Quando a última filha nasceu, Cláudia decidiu tomar a decisão de acabar com tudo. “Na época, não fiz nenhuma denúncia, só nos separamos. Durante um ano da separação ele ainda ficou insistindo pra gente voltar e eu não queria mais aquilo. Hoje fazem 13 anos que somos separados, não nos falamos. Fui viver minha vida com traumas, me sentindo um lixo, me achando a pior mulher do mundo”, relatou.
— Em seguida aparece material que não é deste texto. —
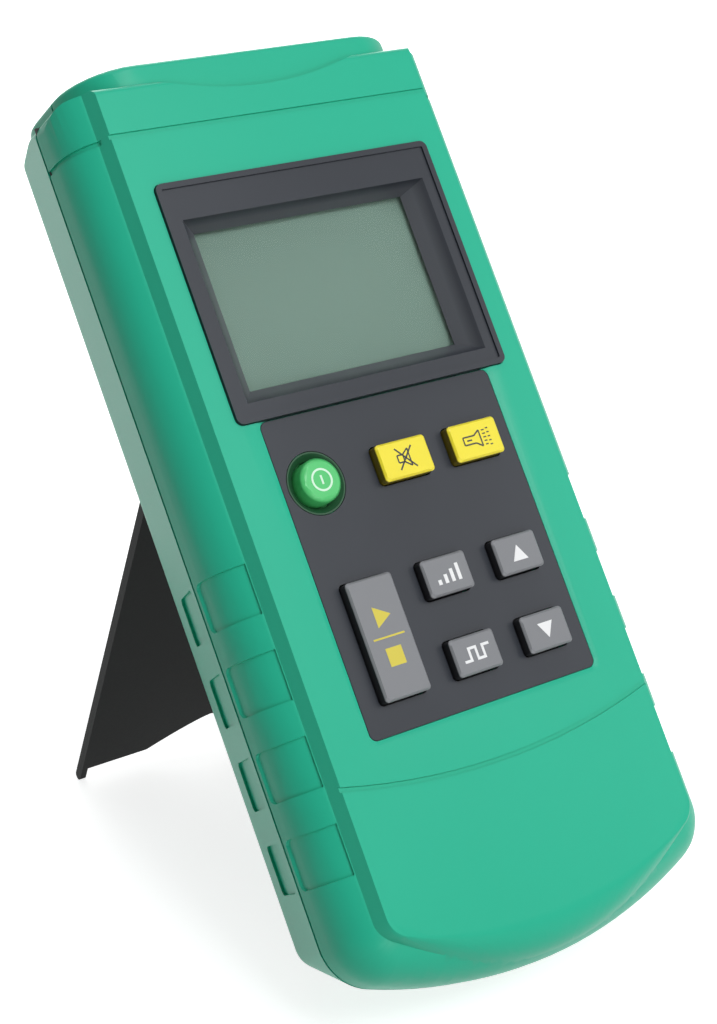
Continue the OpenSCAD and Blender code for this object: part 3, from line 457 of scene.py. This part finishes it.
def clear(name, tint, rough, ior):
    """Clear plastic: it lets light through and keeps a soft gloss, with faint haze."""
    material = plastic(name, tint, tint, rough, spread=rough * 0.4, grains=1500, bump=0.05)
    shader = material.node_tree.nodes["Principled BSDF"]
    shader.inputs["Transmission Weight"].default_value = 1
    shader.inputs["IOR"].default_value = ior
    return material


FINISHES["steel"] = metal("steel", (0.55, 0.55, 0.56), (0.6, 0.6, 0.6), 0.35)
FINISHES["plated_brass"] = metal("plated_brass", (0.72, 0.6, 0.36), (0.78, 0.66, 0.42), 0.25)
FINISHES["clear_lens"] = clear("clear_lens", (0.94, 0.95, 0.95), 0.2, LENS_IOR)
FINISHES["clear_window"] = clear("clear_window", (0.93, 0.96, 0.95), 0.03, WINDOW_IOR)
FINISHES["display_glass"] = plastic(
    "display_glass", (0.125, 0.18, 0.15), (0.14, 0.20, 0.167), 0.35, 0.04, 2000, 0.05, 0.1)
print("finishes:", sorted(FINISHES))

# %% [markdown]
# ## Smooth copies of the shown pieces
# A node's mesh is loose triangles with flat shading, which shows every facet
# of the rounded sides. Its mesh may not be changed, so a shown node gets a
# copy: its doubles are merged, its stored normals are dropped, edges sharper
# than an angle are marked, and the rest is shaded smooth. A Weighted Normal
# modifier then keeps the wide flat faces flat, so only the narrow facets blend
# into each other.

# %% Which nodes are copied
SLOT_OF = {part["node"]: part["material_slot"] for part in record["subparts"]}
BODY_OF = {
    node: body for body, members in record["behaviour"]["bodies"].items() for node in members}
SHARP_DEGREES = {
    25: ["display_frame"],
    30: ["keypad_plate", "power_key_ring", "stand", "battery_door"],
    32: ["front_shell", "rear_shell"],
    40: ["mute_key", "torch_key", "level_key", "up_key", "code_key", "down_key",
         "start_stop_key", "torch_led", "torch_lens", "red_socket_sleeve",
         "black_socket_sleeve", "red_socket_contact", "black_socket_contact"],
    65: ["power_key"],
}
SMOOTH = {node: degrees for degrees, members in SHARP_DEGREES.items() for node in members}
print("smooth copies:", len(SMOOTH), "of", len(nodes), "nodes")

# %% Dress each node
MERGE_GAP, SLIVER = 2e-6, 1e-6
FLAT_WEIGHT = 100


def smooth_copy(node, sharp_degrees):
    """A smoothly shaded piece that stands for a CAD node."""
    mesh = bpy.data.meshes.new(node + "_skin")
    bm = bmesh.new()
    bm.from_mesh(nodes[node].data)
    bmesh.ops.remove_doubles(bm, verts=bm.verts, dist=MERGE_GAP)
    bmesh.ops.dissolve_degenerate(bm, edges=bm.edges, dist=SLIVER)
    bm.to_mesh(mesh)
    bm.free()
    stored = mesh.attributes.get("custom_normal")
    if stored:
        mesh.attributes.remove(stored)
    mesh.shade_smooth()
    mesh.set_sharp_from_angle(angle=math.radians(sharp_degrees))
    piece = bpy.data.objects.new(node + "_skin", mesh)
    bpy.context.scene.collection.objects.link(piece)
    weigh = piece.modifiers.new("flat_faces_stay_flat", "WEIGHTED_NORMAL")
    weigh.keep_sharp = True
    weigh.weight = FLAT_WEIGHT
    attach(piece, BODY_OF[node])
    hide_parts(node)
    return piece


def give(obj, material):
    """Puts one material on every face of an object."""
    obj.data.materials.clear()
    obj.data.materials.append(material)


skins = {}
for node, obj in nodes.items():
    if node in SMOOTH:
        skins[node] = smooth_copy(node, SMOOTH[node])
        give(skins[node], FINISHES[SLOT_OF[node]])
    give(obj, FINISHES[SLOT_OF[node]])
print("skins:", sorted(skins))

# %% [markdown]
# ## Where the keys are
# The dish round the power key and the printed marks both need the keys' places,
# in millimetres in the housing's frame. The keys stand in three columns and
# three rows, and only the power key lies a little further out than its column.

# %% Places of the keys
KEY_X, POWER_X = 17.6, -19.9
ROW_1, ROW_2, ROW_3 = 100.3, 76.1, 59.9
POWER_FOOT = at(POWER_X, 1.0, ROW_1)
print("power key's foot:", [round(v, 4) for v in POWER_FOOT])

# %% [markdown]
# ## Painted shade and sheen
# The keys' walls stand in a narrow gap where shade falls, so painted shade makes
# them much darker than their tops, and a painted sheen makes the display's sloped
# border a little lighter than the flat frame round it. The shared depth mask
# mixes the painted colour in between two depths.

# %% Helpers for a second colour


def mix_painted_light(material, mask, colour):
    """Mixes a colour of painted light or shade over what already feeds Base Color."""
    tree = material.node_tree
    shader = tree.nodes["Principled BSDF"]
    before = shader.inputs["Base Color"].links[0].from_socket
    over = tree.nodes.new("ShaderNodeMix")
    over.data_type = "RGBA"
    tree.links.new(mask, over.inputs["Factor"])
    tree.links.new(before, over.inputs["A"])
    over.inputs["B"].default_value = (*colour, 1)
    tree.links.new(over.outputs["Result"], shader.inputs["Base Color"])
    return material


def depth_mask(material, start, end):
    """The shared depth mask, placed in one material."""
    node = material.node_tree.nodes.new("ShaderNodeGroup")
    node.node_tree = depth_group
    node.inputs["Start"].default_value = start
    node.inputs["End"].default_value = end
    return node.outputs["Mask"]


def dark_variant(name):
    """A copy of the dark plastic, for one piece with painted light of its own."""
    material = FINISHES["dark_plastic"].copy()
    material.name = name
    return material


print("helpers:", mix_painted_light.__name__, depth_mask.__name__, dark_variant.__name__)

# %% Painted shade on the key walls, painted sheen on the display border
WALL_DEPTHS, BORDER_DEPTHS = (-1.65, -1.1), (0.2, 2.0)
# Painted shade: the key walls' colours stand in for the shade in the gap round each key.
WALL_SHADES = {"grey_key_plastic": (0.010, 0.010, 0.012), "yellow_key_plastic": (0.16, 0.125, 0.008)}
# Painted sheen: the sloped border's lighter colour stands in for the light it catches.
BORDER_SHEEN = (0.075, 0.081, 0.092)
# Paints that shade onto each key's walls, darker with depth.
for slot, wall in WALL_SHADES.items():
    mix_painted_light(FINISHES[slot], depth_mask(FINISHES[slot], *WALL_DEPTHS), wall)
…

Após alguns anos, Cláudia se envolveu com uma outra pessoa, que era do seu círculo de amigos. Segundo ela, era um homem maravilhoso, totalmente diferente do seu ex-marido. “Me enganei mais uma vez. Estávamos voltando de um evento e ele acabou bebendo e estava correndo demais com o carro. Pedia pra ele parar, porque ele ia bater e acabar nos matando. Ele mandava eu calar a boca. Quando pedi pra descer, me golpeou com vários chutes e socos, na cabeça, no rosto, onde ele acertava. Arrumei as coisas dele pela manhã, pedi pra que fosse embora e ele me agrediu de novo, pegou uma faca. Fiquei horrorizada, achei que ia acontecer o pior. Minha ex-sogra e minha filha me socorreram. Fiz o boletim de ocorrência e pedi a medida protetiva. Passados seis meses, eu já morando em outra casa, ele chegou bêbado, dizendo que queria falar comigo, ver minha filha. Invadiu a casa, me agrediu muito. Parentes me socorreram, porque a polícia não apareceu. Fiz o B.O, não fui bem atendida, não fui acolhida. Me senti pior. Ele não foi preso por invasão, não foi preso por descumprir a medida protetiva, por nada. “Sobrevivi e falar sobre isso hoje, me fortalece. Tenho uma vida nova. Estou casada há dois anos e vivo um relacionamento saudável. Acredito no amor, ele cura, salva e faz milagres”.